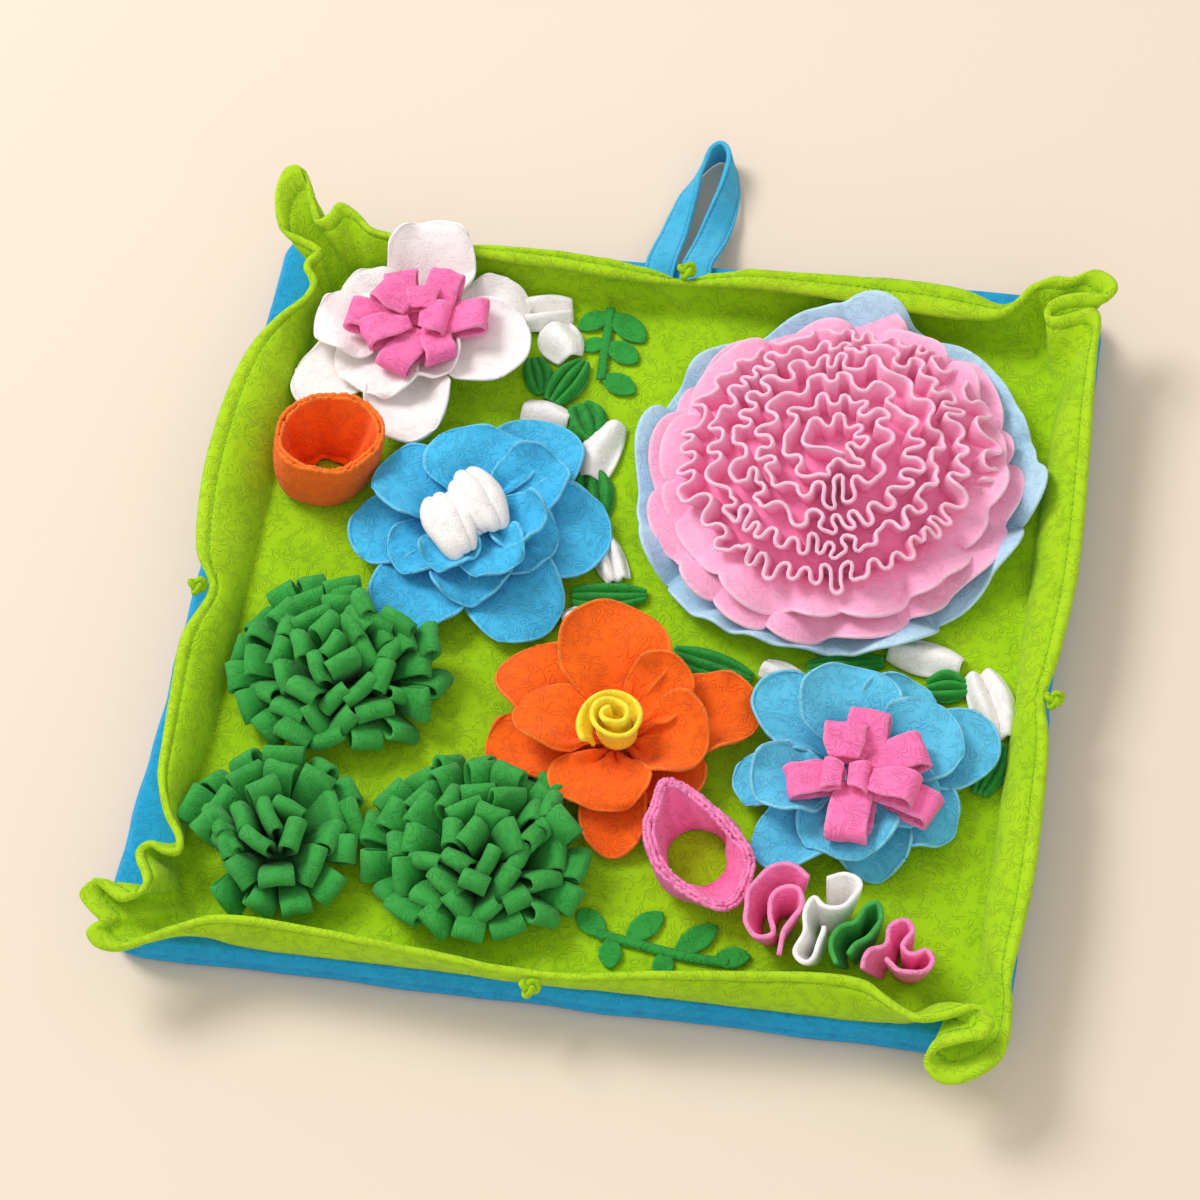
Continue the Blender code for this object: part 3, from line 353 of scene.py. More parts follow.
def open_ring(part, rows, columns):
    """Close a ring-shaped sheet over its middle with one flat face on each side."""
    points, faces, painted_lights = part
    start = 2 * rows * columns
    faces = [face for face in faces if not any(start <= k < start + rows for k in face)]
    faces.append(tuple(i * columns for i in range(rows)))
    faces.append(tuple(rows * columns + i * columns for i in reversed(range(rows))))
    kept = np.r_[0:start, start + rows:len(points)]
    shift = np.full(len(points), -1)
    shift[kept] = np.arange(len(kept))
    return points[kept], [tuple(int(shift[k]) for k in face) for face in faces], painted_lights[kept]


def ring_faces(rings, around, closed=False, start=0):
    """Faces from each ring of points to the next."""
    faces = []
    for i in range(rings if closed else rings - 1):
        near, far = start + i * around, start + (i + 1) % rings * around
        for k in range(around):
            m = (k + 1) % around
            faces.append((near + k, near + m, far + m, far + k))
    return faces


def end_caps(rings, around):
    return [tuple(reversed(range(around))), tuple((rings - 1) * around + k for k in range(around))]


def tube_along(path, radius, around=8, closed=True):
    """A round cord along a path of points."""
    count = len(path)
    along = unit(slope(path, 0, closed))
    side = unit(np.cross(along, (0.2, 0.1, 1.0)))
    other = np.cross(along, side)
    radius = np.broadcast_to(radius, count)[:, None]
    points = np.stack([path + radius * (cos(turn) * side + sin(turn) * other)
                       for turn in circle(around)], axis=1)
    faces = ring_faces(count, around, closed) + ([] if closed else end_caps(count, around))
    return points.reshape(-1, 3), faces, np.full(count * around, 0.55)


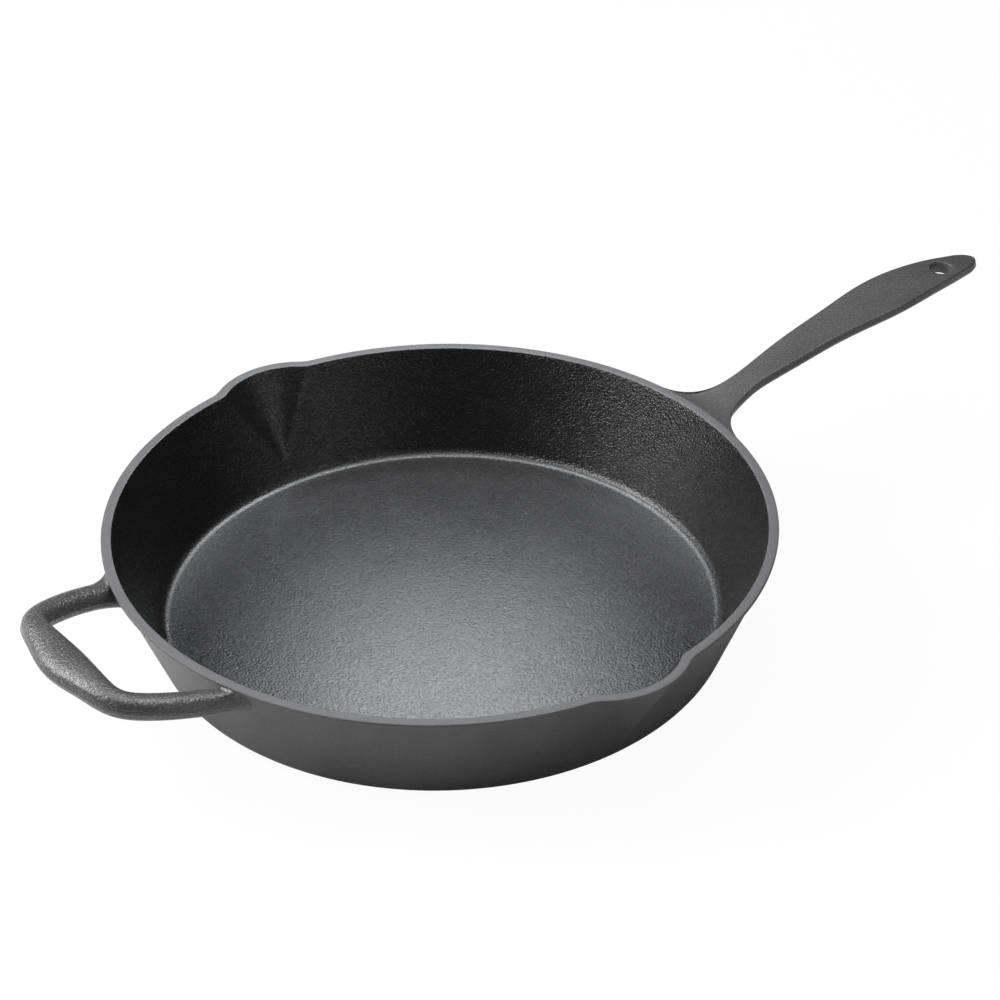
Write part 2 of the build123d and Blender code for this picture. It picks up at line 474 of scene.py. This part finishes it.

● ● ● ● ● ● ●

→ WORK REQUIRED
Print exactly, and only, the lines beginning at the top of the listing and ending at the line with "return faces".

→ FINISHED ANSWER
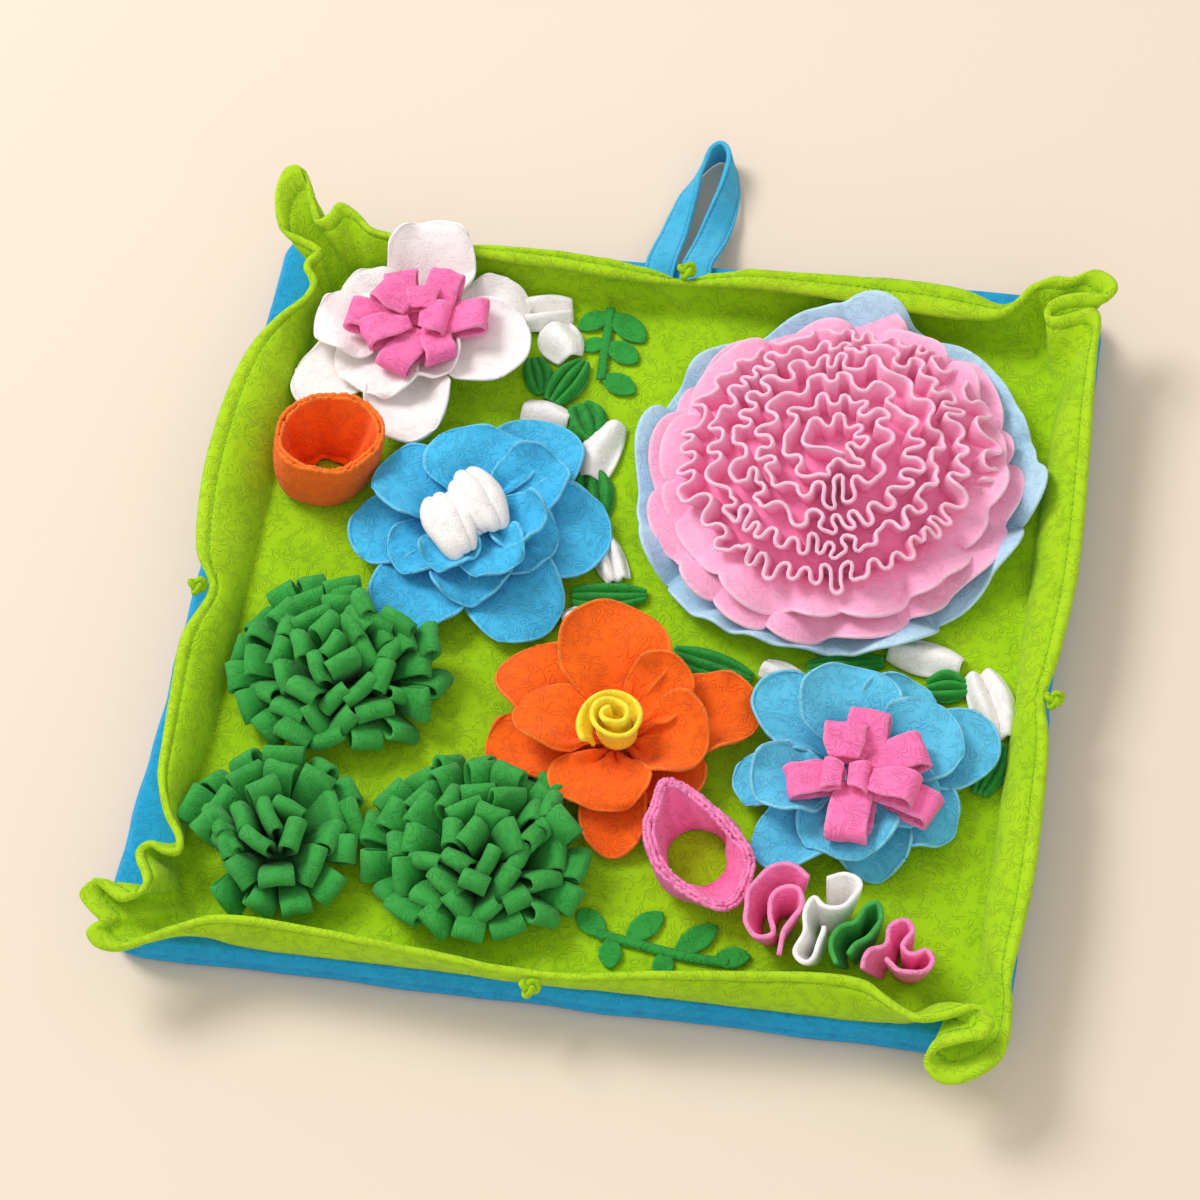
Continue the Blender code for this object: part 3, from line 353 of scene.py. More parts follow.
def open_ring(part, rows, columns):
    """Close a ring-shaped sheet over its middle with one flat face on each side."""
    points, faces, painted_lights = part
    start = 2 * rows * columns
    faces = [face for face in faces if not any(start <= k < start + rows for k in face)]
    faces.append(tuple(i * columns for i in range(rows)))
    faces.append(tuple(rows * columns + i * columns for i in reversed(range(rows))))
    kept = np.r_[0:start, start + rows:len(points)]
    shift = np.full(len(points), -1)
    shift[kept] = np.arange(len(kept))
    return points[kept], [tuple(int(shift[k]) for k in face) for face in faces], painted_lights[kept]


def ring_faces(rings, around, closed=False, start=0):
    """Faces from each ring of points to the next."""
    faces = []
    for i in range(rings if closed else rings - 1):
        near, far = start + i * around, start + (i + 1) % rings * around
        for k in range(around):
            m = (k + 1) % around
            faces.append((near + k, near + m, far + m, far + k))
    return faces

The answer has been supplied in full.